I had Tidal, but sending music to my home Sonos devices was too much of a pain in my butt so I reverted back to Spotify.

[–] Eyekaytee@aussie.zone -3 points 2 days ago* (last edited 2 days ago) (2 children)

I'm so confused, if you don't want to use this feature, just don't use it?

Also for my money messaging has never been 'social media' otherwise we'd have to call MSN Messenger social media and that ain't right

[–] a4ng3l@lemmy.world 2 points 2 days ago

That is a sound approach until they audiobook the shit out of it and suddenly there’s 90% of screen space showing it on the interface. So far it’s okay but there’s a growing trust issue between Spotify and myself as a user given their track record to make things shittier.

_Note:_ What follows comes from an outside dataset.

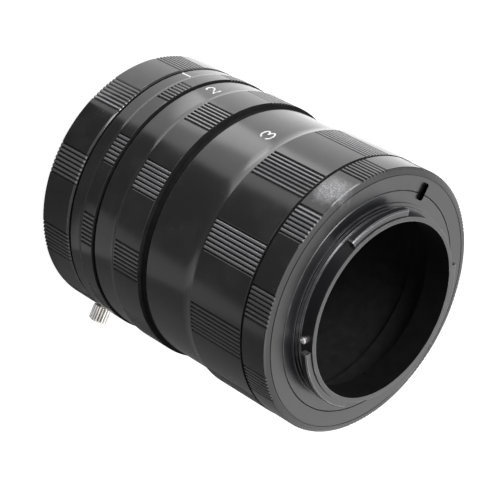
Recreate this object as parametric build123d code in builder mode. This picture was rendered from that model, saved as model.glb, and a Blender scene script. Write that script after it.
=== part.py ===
from build123d import *
from math import atan2, cos, degrees, radians, sin
import os

os.makedirs("parts", exist_ok=True)

# The bayonet's size class. Every radius below is set from it by a wall, a step or a clearance.
throat_radius = 22.05

# Lengths along the optical axis, from the lens side (z = 0) to the camera side
lens_ring_length = 9.75
tube_1_length = 8.5
tube_2_length = 17.2
tube_3_length = 31.5
camera_ring_length = 7.25
bayonet_height = 4.5

tube_1_rear = lens_ring_length
tube_2_rear = tube_1_rear + tube_1_length
tube_3_rear = tube_2_rear + tube_2_length
camera_ring_rear = tube_3_rear + tube_3_length
camera_flange = camera_ring_rear + camera_ring_length
bayonet_end = camera_flange + bayonet_height

# Female bayonet on the lens side
throat_gap_depth = 1.7
throat_gap_radius = throat_radius + throat_gap_depth
throat_lug_angle = 60.0
throat_lug_count = 3
throat_lug_first_angle = 15.0
lens_plate_width = 5.55
lens_plate_radius = throat_gap_radius + lens_plate_width
lens_plate_thickness = 2.0
lens_plate_clearance = 0.05
lug_chamber_step = 0.75
lug_chamber_radius = throat_gap_radius + lug_chamber_step
lens_web_step = 0.55
lens_web_radius = throat_radius + lens_web_step
lens_web_thickness = 1.15

# Outside of the end rings
rim_wall = 2.0
ring_edge_chamfer = 0.25
lens_ring_radius = lens_plate_radius + lens_plate_clearance + rim_wall
lens_ring_front_gap = 0.6
lens_ring_front_chamfer = 0.35
camera_ring_step = 0.15
camera_ring_radius = lens_ring_radius - camera_ring_step
flange_edge_width = 1.6
flange_edge_radius = camera_ring_radius - flange_edge_width
flange_edge_height = 0.45

# Screwed joint between two rings: a neck at the rear, a bore and a shoulder in front
tube_wall = 2.85
thread_bore_radius = lens_ring_radius - tube_wall
thread_clearance = 0.4
thread_length = 3.6
thread_runout = 0.4
neck_radius = thread_bore_radius - thread_clearance
neck_wall = 1.7
neck_bore_radius = neck_radius - neck_wall
thread_bore_depth = thread_length + thread_runout
tube_web_thickness = 2.0
shoulder_wall = 1.7
shoulder_radius = thread_bore_radius + shoulder_wall
lens_web_top = lens_ring_length - thread_bore_depth
lens_web_bottom = lens_web_top - lens_web_thickness

# Knurling: patches of straight axial grooves
patch_count = 10
grooves_per_patch = 8
groove_pitch_angle = 1.75
groove_width = 0.64
groove_depth = 0.38
groove_overcut = 0.2
knurl_margin = 0.3
lens_ring_knurl_angle = 9.5
camera_ring_knurl_angle = 22.0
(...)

[–] beetus@lemmy.world 2 points 2 days ago (1 children)

Idk that I'll use this feature but it makes a lot of sense. I end up sharing links to Spotify tracks across multiple different friend groups multiple times a week. They share with me too.

It's obvious that Spotify would like to encourage people to stay "within the walls" of Spotify more when sharing this stuff. Some people will love this feature I bet. Idk why anyone would be upset by an optional chat though.

[–] sunstoned@lemmus.org 2 points 2 days ago (1 children)

It's that Spotify has obviously been tracking the songs I've exchanged with friends for a while now. I have never used the messaging feature, yet every album I've sent to friends is already in the messages thread. They've clearly been using unique links to track who sends music to who -- covertly, even outside of the app.